The effectiveness of such class discussions depends a great deal on the teachers. Wetzka was not entirely sure how to approach the Third Reich, how to give it meaning, beyond teaching the facts. His girlfriend favored the postmodern approach. She would ask her pupils to read Hitler’s speeches and then deconstruct them, to analyze how his audiences had been manipulated. Wetzka, being a generation older, struggled with the Sonderweg theory, the idea that German history had progressed on a unique, fatally flawed track. He found it “hard to say whether Nazism was typically German. Maybe it is better to teach children how quickly things can go wrong when a particular group is despised by the majority.”
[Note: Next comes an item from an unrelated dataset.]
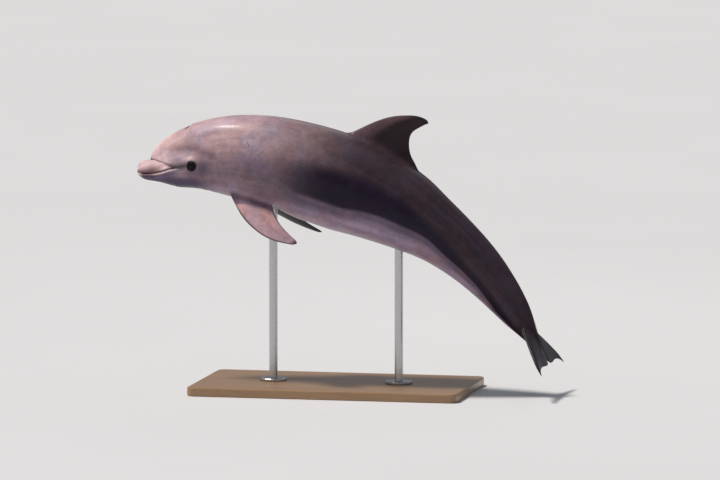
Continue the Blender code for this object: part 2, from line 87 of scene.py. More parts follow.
BEAK_HEIGHT = (
    (0.0, 0.0125), (0.010, 0.0172), (0.020, 0.0188), (0.029, 0.0202), (0.037, 0.0223), (0.045, 0.0243),
    (0.056, 0.0250), (0.075, 0.0215), (0.13, 0.012),
)
BEAK_HALF_WIDTH = (
    (0.0, 0.0135), (0.015, 0.0183), (0.03, 0.0218), (0.043, 0.0252), (0.055, 0.0292), (0.071, 0.0345),
    (0.08, 0.0372), (0.13, 0.030),
)
BEAK_TIP_STATION = -0.0030
BEAK_TIP_LENGTH = 0.018
BEAK_TIP_POWER = 2.1
CREASE_SOFTNESS = 0.0012

DORSAL_STATION = 0.415
DORSAL_PITCH = 24.0
DORSAL_LEADING = (
    (-0.055, -0.060), (0.0, 0.0), (0.033, 0.039), (0.066, 0.078), (0.100, 0.113), (0.138, 0.144),
    (0.178, 0.166), (0.221, 0.184), (0.252, 0.1885), (0.2705, 0.1855), (0.2786, 0.1774),
)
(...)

Perhaps this is what the two teachers in East Berlin meant by the lack of a “framework.” In fact, however, there is a framework in West German textbooks, which is different from Communist state propaganda and yet in one important respect not unlike the old East German books. A handbook for Gymnasium teachers in Baden-Württemberg explains what is to be achieved by teaching children about the “National Socialist dictatorship”: “The pupils should learn about Hitler’s foreign policy, and how the dictatorship was established. They should also find out about the inhumanity of the Nazi system of persecution and mass murder. By coming to grips with the totalitarian character of the ‘Third Reich,’ the pupils must recognize how the liberal-democratic order of our state guarantees our basic rights.” The handbook highly recommends visits to concentration camps.